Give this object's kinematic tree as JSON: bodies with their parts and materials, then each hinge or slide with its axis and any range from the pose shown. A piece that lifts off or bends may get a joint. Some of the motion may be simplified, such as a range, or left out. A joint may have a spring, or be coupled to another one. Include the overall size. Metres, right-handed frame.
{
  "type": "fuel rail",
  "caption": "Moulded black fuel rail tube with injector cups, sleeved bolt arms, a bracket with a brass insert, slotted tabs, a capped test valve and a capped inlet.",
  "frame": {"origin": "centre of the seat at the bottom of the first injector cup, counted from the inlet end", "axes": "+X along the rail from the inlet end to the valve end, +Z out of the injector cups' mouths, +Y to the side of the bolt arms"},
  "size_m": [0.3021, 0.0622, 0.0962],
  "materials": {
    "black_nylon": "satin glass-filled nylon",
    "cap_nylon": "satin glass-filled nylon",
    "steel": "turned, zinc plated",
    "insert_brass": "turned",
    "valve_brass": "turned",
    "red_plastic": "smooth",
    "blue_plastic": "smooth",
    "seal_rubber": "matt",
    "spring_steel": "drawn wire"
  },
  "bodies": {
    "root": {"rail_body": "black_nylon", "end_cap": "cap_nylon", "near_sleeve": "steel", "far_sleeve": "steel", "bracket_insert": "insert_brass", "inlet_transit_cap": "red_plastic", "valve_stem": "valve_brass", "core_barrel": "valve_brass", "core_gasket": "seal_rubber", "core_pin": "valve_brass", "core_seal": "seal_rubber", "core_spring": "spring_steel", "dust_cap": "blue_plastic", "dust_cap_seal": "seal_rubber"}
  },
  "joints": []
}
* * *
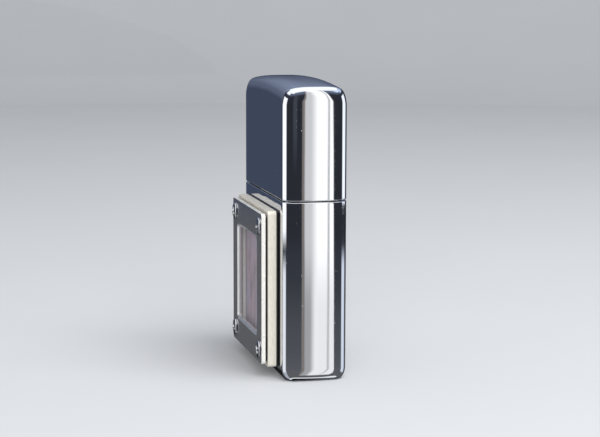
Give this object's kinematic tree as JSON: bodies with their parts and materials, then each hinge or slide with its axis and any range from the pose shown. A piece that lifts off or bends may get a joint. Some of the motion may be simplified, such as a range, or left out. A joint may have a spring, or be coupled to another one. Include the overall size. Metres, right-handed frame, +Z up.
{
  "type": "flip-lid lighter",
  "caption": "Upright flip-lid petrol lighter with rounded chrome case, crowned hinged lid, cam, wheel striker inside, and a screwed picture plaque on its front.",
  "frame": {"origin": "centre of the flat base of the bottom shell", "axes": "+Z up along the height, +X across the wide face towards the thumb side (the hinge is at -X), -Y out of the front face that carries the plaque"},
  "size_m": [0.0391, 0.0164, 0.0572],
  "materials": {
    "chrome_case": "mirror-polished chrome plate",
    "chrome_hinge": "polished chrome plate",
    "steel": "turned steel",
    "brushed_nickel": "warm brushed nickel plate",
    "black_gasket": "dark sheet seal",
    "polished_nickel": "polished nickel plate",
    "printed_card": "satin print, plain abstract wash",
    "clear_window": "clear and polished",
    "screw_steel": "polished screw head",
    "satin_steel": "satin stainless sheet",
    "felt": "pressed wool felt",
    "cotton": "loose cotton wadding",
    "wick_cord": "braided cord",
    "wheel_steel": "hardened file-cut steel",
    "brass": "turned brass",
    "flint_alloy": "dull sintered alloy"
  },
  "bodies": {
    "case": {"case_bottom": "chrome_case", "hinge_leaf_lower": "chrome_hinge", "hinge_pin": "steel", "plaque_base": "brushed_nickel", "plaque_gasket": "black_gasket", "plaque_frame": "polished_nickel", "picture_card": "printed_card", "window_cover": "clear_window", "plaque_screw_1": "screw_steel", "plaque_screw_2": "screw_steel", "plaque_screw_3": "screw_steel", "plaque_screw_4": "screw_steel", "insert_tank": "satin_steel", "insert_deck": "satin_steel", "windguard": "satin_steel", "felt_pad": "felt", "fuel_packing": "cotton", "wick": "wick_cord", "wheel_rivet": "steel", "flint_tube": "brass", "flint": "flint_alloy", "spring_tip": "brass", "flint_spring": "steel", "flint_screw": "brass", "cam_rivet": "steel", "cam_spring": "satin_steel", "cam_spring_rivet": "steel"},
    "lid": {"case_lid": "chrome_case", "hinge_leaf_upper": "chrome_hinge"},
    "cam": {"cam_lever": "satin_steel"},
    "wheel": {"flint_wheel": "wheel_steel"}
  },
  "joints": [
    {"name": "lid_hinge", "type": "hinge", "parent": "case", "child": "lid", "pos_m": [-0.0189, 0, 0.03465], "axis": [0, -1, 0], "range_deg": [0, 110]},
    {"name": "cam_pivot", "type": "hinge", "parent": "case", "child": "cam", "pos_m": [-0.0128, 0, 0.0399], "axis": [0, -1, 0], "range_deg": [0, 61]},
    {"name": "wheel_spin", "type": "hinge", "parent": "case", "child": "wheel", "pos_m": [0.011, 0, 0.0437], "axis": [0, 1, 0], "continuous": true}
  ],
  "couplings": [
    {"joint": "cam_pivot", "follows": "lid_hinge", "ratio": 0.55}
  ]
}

• Aim of the exercise
Find every line holding the word "tree"; give their count and nothing else.

• Correct answer
2